C’est moi qui m’en occupe. Je suis ce qu’on appelle un R.U.S (Responsable Unique de Sécurité), c’est une délégation de pouvoir de mon directeur. Je suis aussi le correspondant de la sécurité du bâtiment pour la ville. Les normes pour les ERP (Établissement Recevant du Public) sont draconiennes depuis des années, elles ont évolué à la suite de catastrophes. C’est de là que sont arrivées, par exemple, les portes anti-paniques. Des personnes s’étaient retrouvées coincées dans des tourniquets et s’étaient écrasés les uns contre les autres à cause de la panique. Nous n’avons jamais eu de problèmes au Fil et nous nous sommes entrainés avec les pompiers au cas où un souci se présenterait. Notre personnel est également formé assez régulièrement à la manipulation des extincteurs. Nous pouvons compter sur eux. En plus de cela, un service de sécurité incendie externe vient à chaque concert pour compléter mes missions. Des agents de contrôle parachèvent ce dispositif, afin d’encadrer le public et gérer les débordements.

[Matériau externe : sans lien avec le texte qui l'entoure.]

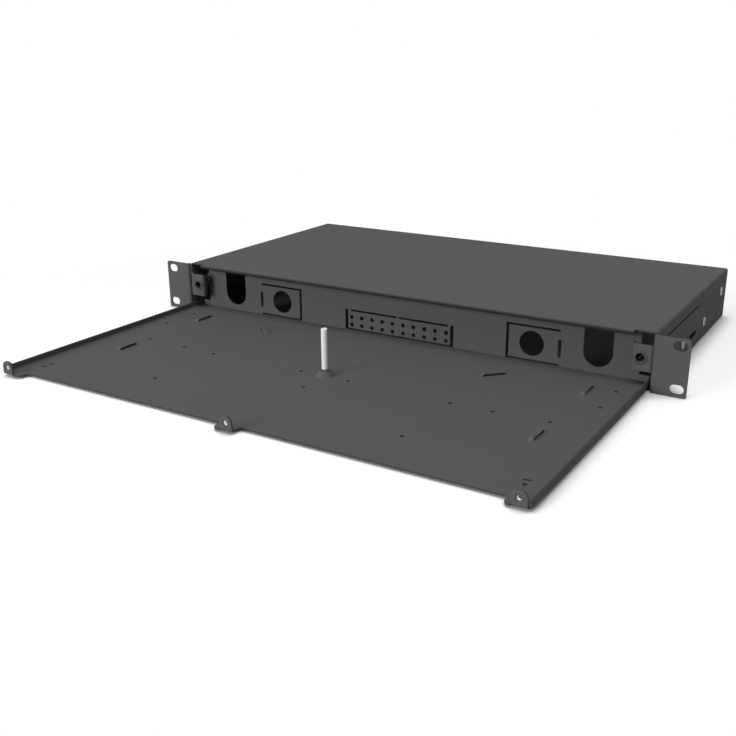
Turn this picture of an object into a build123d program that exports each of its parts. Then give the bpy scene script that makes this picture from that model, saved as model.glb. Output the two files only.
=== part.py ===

Je suis ce qu’on appelle un R.U.S. (Responsable Unique de Sécurité)

Avez-vous des projets ?
Je développe avec des collègues ingénieurs du son, un studio d’enregistrement, Ohmnibus Studio. Nous avons pour ambition de devenir un important studio professionnel avec des grandes pièces de prise de son pouvant accueillir des petits ensembles de musique classique, de musique contemporaine, de jazz, avec une régie aux normes internationales. C’est un projet ambitieux que nous développons en parallèle de nos activités professionnelles. Nous avons repris la gestion d’un projet qui avait été commencé par une autre entreprise. Ce projet est en perpétuelle création. Mais tout cela prend du temps, nous faisons cela le soir après le travail ou durant nos congés.